Thariq Halilintar, anggota termuda dari keluarga Halilintar, telah memantik perhatian publik. Dia menuai kontroversi setelah diklaim menunaikan ibadah haji pada usia 2 bulan. Keputusan ini diambil oleh orang tuanya, Halilintar Anofial Asmid dan Lenggogeni Faruk, yang merupakan orang tua dari 11 anak yang terkenal di Indonesia dengan sebutan Gen Halilintar.
Berita tentang Thariq Halilintar yang melakukan ibadah haji pada usia 2 bulan mendadak viral dan menimbulkan perdebatan di berbagai platform media sosial. Banyak yang mempertanyakan keputusan tersebut, mengingat usia Thariq yang masih sangat muda dan belum mampu memahami atau merasakan esensi dari ibadah haji itu sendiri.

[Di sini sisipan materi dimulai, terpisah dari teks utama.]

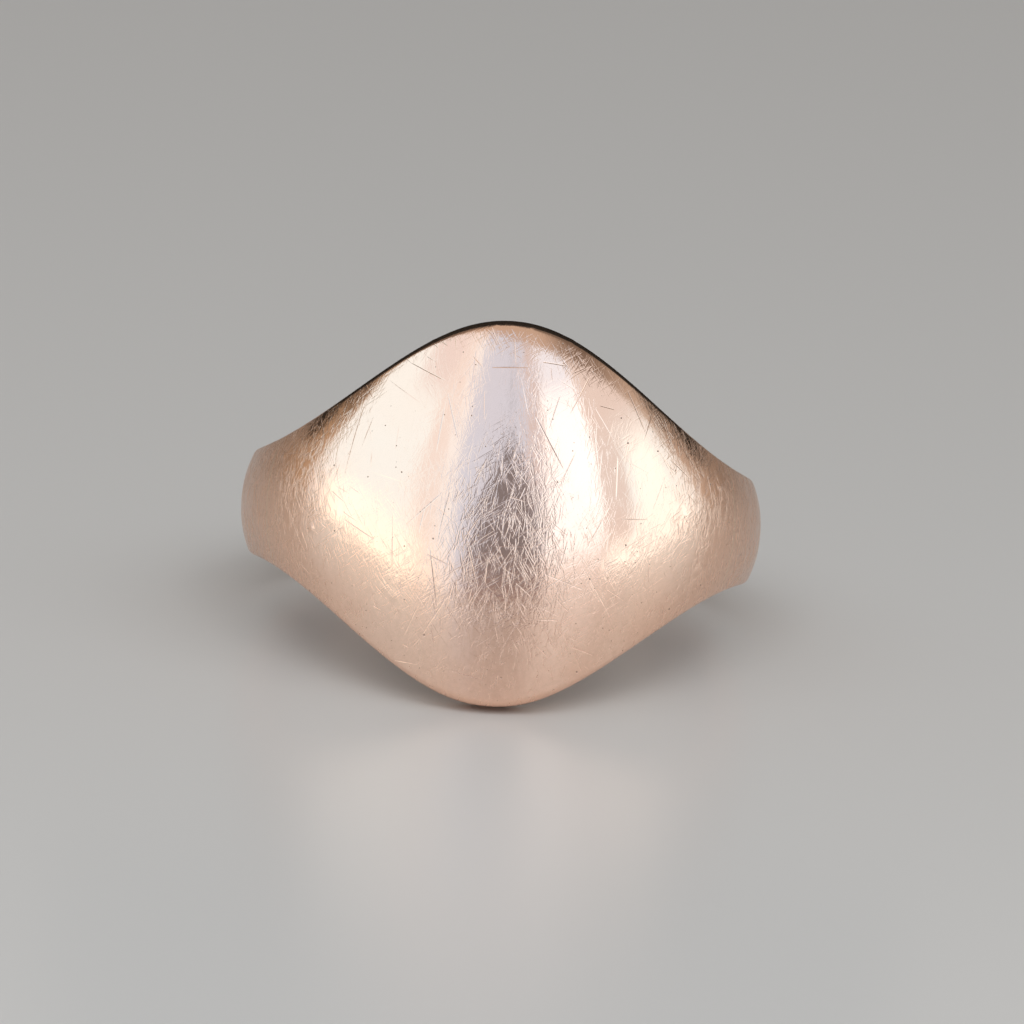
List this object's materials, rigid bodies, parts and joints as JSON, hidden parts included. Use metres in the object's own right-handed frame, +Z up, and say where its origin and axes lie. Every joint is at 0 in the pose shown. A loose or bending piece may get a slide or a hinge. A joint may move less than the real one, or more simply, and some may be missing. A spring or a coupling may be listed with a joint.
{
  "type": "signet ring",
  "caption": "Plain uncarved signet ring: domed soft-oval head flowing through tapered shoulders into a D-section shank, lying on its side edges.",
  "frame": {"origin": "on the table the ring lies on, under the middle of its bounding box", "axes": "+Z up from the table, -Y the way the signet faces, +X to the right of someone who looks at the signet; the finger axis leans 17.2 degrees back from +Z towards +Y"},
  "size_m": [0.02, 0.0214, 0.0141],
  "materials": {
    "head_gold": "rose gold alloy, once polished, now softened by fine wear scratches",
    "shank_gold": "rose gold alloy, satin from wear, a little duller than the head",
    "solder": "gold solder, paler and yellower than the ring, filed flush"
  },
  "bodies": {
    "root": {"signet_head": "head_gold", "shank_right": "shank_gold", "shank_left": "shank_gold", "solder_right_shoulder": "solder", "solder_left_shoulder": "solder", "solder_back": "solder"}
  },
  "joints": []
}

Beberapa kritikus berpendapat orang tua Thariq Halilintar memanfaatkan momen untuk meningkatkan popularitas keluarga mereka, tanpa mempertimbangkan kepentingan terbaik bagi anak mereka. Mereka menyoroti bahwa perjalanan haji adalah ibadah yang membutuhkan kesiapan fisik dan mental, yang jelas tidak dimiliki oleh seorang bayi.

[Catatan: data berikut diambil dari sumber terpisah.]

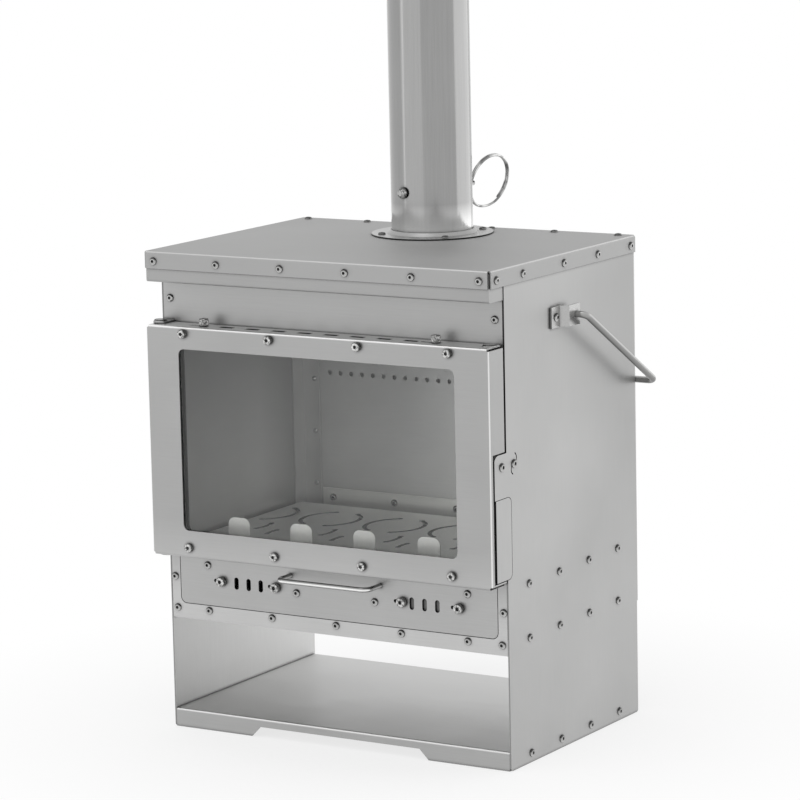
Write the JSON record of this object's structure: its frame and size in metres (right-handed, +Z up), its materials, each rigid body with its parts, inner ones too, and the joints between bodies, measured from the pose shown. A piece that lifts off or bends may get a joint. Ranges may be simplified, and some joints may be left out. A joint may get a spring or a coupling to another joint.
{
  "type": "tent wood stove",
  "caption": "Folded sheet-metal wood stove with glazed door, ash drawer with air shutters, storage bay, hooded lid, wire bail and flue pipe with damper.",
  "frame": {"origin": "middle of the whole outline on the ground, under the stove", "axes": "+Z up along the flue, -Y out of the fire door, +X to the stove's right seen from the front"},
  "size_m": [0.4266, 0.337, 0.78],
  "materials": {
    "front_steel": "brushed along the length, slightly worn",
    "panel_steel": "satin sheet",
    "fire_steel": "satin, in the shade of the firebox",
    "pipe_steel": "rolled, brushed round the pipe",
    "bright_steel": "drawn wire and strip, semi-bright",
    "bolt_steel": "turned and pressed fasteners",
    "window_glass": "grey-tinted heat-proof pane",
    "glass_tape": "woven glass-fibre tape"
  },
  "bodies": {
    "stove_body": {"left_side_panel": "panel_steel", "right_side_panel": "panel_steel", "base_shelf": "front_steel", "drawer_bay_floor": "panel_steel", "drawer_runners": "panel_steel", "front_frame": "front_steel", "back_panel": "panel_steel", "lid": "panel_steel", "hood_tray": "front_steel", "firebox_floor": "fire_steel", "fire_grate": "fire_steel", "log_guard": "bright_steel", "left_liner": "fire_steel", "right_liner": "fire_steel", "back_liner": "fire_steel", "corner_posts": "fire_steel", "liner_rivets": "bright_steel", "liner_screws": "bright_steel", "baffle": "fire_steel", "hinge_ears": "front_steel", "hinge_pins": "bolt_steel", "latch_spring": "bright_steel", "latch_backing": "panel_steel", "latch_screws": "bolt_steel", "flue_collar": "pipe_steel", "collar_screws": "bolt_steel", "flue_pipe": "pipe_steel", "bail_brackets": "bright_steel", "bracket_screws": "bolt_steel", "lid_screws": "bolt_steel", "side_screws": "bolt_steel", "frame_screws": "bolt_steel", "back_screws": "bolt_steel"},
    "door": {"door_pan": "front_steel", "glass_tape": "glass_tape", "door_glass": "window_glass", "glass_clamp": "panel_steel", "door_bolts_top": "bolt_steel", "door_bolts_bottom": "bolt_steel", "door_nuts": "bolt_steel", "hinge_hole_plugs": "bolt_steel", "pull_pin": "bolt_steel", "pull_tabs": "panel_steel"},
    "airwash": {"airwash_slider": "panel_steel", "airwash_knobs": "bolt_steel"},
    "door_pull": {"pull_flap": "panel_steel"},
    "drawer": {"drawer_front": "front_steel", "drawer_tray": "panel_steel", "drawer_handle": "bright_steel", "handle_nuts": "bolt_steel", "drawer_screws": "bolt_steel"},
    "left_shutter": {"left_air_shutter": "panel_steel", "left_shutter_knobs": "bolt_steel"},
    "right_shutter": {"right_air_shutter": "panel_steel", "right_shutter_knobs": "bolt_steel"},
    "damper": {"damper_plate": "bright_steel", "damper_axle": "bolt_steel", "damper_nut": "bolt_steel", "damper_ring": "bright_steel"},
    "bail": {"bail_handle": "bright_steel"}
  },
  "joints": [
    {"name": "door_hinge", "type": "hinge", "parent": "stove_body", "child": "door", "pos_m": [-0.1825, -0.14983, 0.2905], "axis": [0, 0, -1], "range_deg": [0, 110]},
    {"name": "airwash_slide", "type": "slide", "parent": "door", "child": "airwash", "axis": [-1, 0, 0], "range_m": [0, 0.0146]},
    {"name": "pull_flap_hinge", "type": "hinge", "parent": "door", "child": "door_pull", "pos_m": [0.187, -0.15694, 0.2215], "axis": [0, 0, -1], "range_deg": [0, 80]},
    {"name": "drawer_slide", "type": "slide", "parent": "stove_body", "child": "drawer", "axis": [0, -1, 0], "range_m": [0, 0.2]},
    {"name": "left_shutter_slide", "type": "slide", "parent": "drawer", "child": "left_shutter", "axis": [-1, 0, 0], "range_m": [0, 0.008]},
    {"name": "right_shutter_slide", "type": "slide", "parent": "drawer", "child": "right_shutter", "axis": [-1, 0, 0], "range_m": [0, 0.008]},
    {"name": "damper_turn", "type": "hinge", "parent": "stove_body", "child": "damper", "pos_m": [0, 0.05776, 0.5175], "axis": [0.2011, 0.9796, 0], "range_deg": [-15, 75]},
    {"name": "bail_swing", "type": "hinge", "parent": "stove_body", "child": "bail", "pos_m": [0, -0.01474, 0.4155], "axis": [1, 0, 0], "range_deg": [0, 50]}
  ]
}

Di sisi lain, ada juga yang mendukung keputusan tersebut, dengan alasan bahwa mengajak anak mereka untuk melakukan ibadah haji sejak dini adalah bentuk pendidikan dan pengenalan agama yang baik. Mereka berpendapat bahwa ini adalah hak orang tua untuk mengambil keputusan terbaik bagi anak mereka.
Nah, bagaimana dari perspektif hukum dan agama?

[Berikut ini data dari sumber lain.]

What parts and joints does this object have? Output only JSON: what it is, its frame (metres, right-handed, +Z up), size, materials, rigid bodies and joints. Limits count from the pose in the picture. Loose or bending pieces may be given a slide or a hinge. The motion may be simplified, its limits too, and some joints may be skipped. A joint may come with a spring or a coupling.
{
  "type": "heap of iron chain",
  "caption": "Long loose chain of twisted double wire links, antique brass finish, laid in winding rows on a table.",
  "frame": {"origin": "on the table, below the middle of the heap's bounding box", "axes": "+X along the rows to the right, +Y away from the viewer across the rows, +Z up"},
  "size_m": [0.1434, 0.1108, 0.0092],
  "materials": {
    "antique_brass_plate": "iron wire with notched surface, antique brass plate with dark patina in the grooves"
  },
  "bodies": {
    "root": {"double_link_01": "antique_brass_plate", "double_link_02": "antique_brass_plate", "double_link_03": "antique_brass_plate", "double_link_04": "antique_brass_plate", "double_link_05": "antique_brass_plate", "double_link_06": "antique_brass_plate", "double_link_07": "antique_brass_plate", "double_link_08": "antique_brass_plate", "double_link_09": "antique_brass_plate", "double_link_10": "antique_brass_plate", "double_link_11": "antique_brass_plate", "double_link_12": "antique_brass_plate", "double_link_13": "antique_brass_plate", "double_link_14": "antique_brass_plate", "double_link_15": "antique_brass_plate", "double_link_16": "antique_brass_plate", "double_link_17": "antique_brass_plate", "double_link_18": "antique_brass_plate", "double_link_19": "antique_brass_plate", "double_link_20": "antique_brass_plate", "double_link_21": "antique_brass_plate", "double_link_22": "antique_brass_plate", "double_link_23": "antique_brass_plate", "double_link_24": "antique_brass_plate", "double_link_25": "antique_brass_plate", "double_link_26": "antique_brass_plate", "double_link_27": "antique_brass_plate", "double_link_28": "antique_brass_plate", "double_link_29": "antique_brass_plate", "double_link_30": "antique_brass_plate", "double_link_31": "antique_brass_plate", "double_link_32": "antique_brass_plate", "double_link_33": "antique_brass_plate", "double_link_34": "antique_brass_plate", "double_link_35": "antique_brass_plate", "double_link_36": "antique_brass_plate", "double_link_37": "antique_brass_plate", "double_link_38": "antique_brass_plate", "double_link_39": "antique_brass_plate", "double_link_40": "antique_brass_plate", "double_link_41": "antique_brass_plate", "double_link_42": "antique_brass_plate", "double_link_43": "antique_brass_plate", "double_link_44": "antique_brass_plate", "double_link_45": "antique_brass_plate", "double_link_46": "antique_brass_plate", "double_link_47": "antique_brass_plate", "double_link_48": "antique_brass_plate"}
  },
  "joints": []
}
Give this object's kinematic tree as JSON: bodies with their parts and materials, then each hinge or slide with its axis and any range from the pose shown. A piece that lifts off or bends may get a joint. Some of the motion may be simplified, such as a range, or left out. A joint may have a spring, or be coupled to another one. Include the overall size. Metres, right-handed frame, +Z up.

Dari perspektif hukum dan agama, ibadah haji memiliki syarat tertentu yang harus dipenuhi, termasuk baligh (dewasa) dan mampu secara fisik serta finansial. Dalam Islam, haji diwajibkan bagi mereka yang telah memenuhi syarat tersebut, dan jika dilakukan oleh anak kecil, ibadah tersebut tetap sah namun tidak menggugurkan kewajiban haji ketika mereka dewasa nanti.
Para ulama dan ahli agama juga memberikan pandangan yang beragam mengenai kasus ini. Sebagian besar berpendapat bahwa meskipun sah secara syariah, haji yang dilakukan oleh bayi tidak membawa manfaat spiritual yang seharusnya dirasakan oleh jamaah dewasa.
Fenomena Thariq Halilintar yang melakukan ibadah haji pada usia dua bulan memang memicu berbagai reaksi dari masyarakat. Keputusan ini menggugah diskusi yang lebih luas tentang hak anak, kewajiban agama, dan bagaimana media sosial mempengaruhi keputusan-keputusan keluarga di era modern ini.
Bagaimanapun, penting bagi kita semua untuk menghormati setiap pandangan dan terus belajar dari setiap peristiwa yang terjadi di sekitar kita.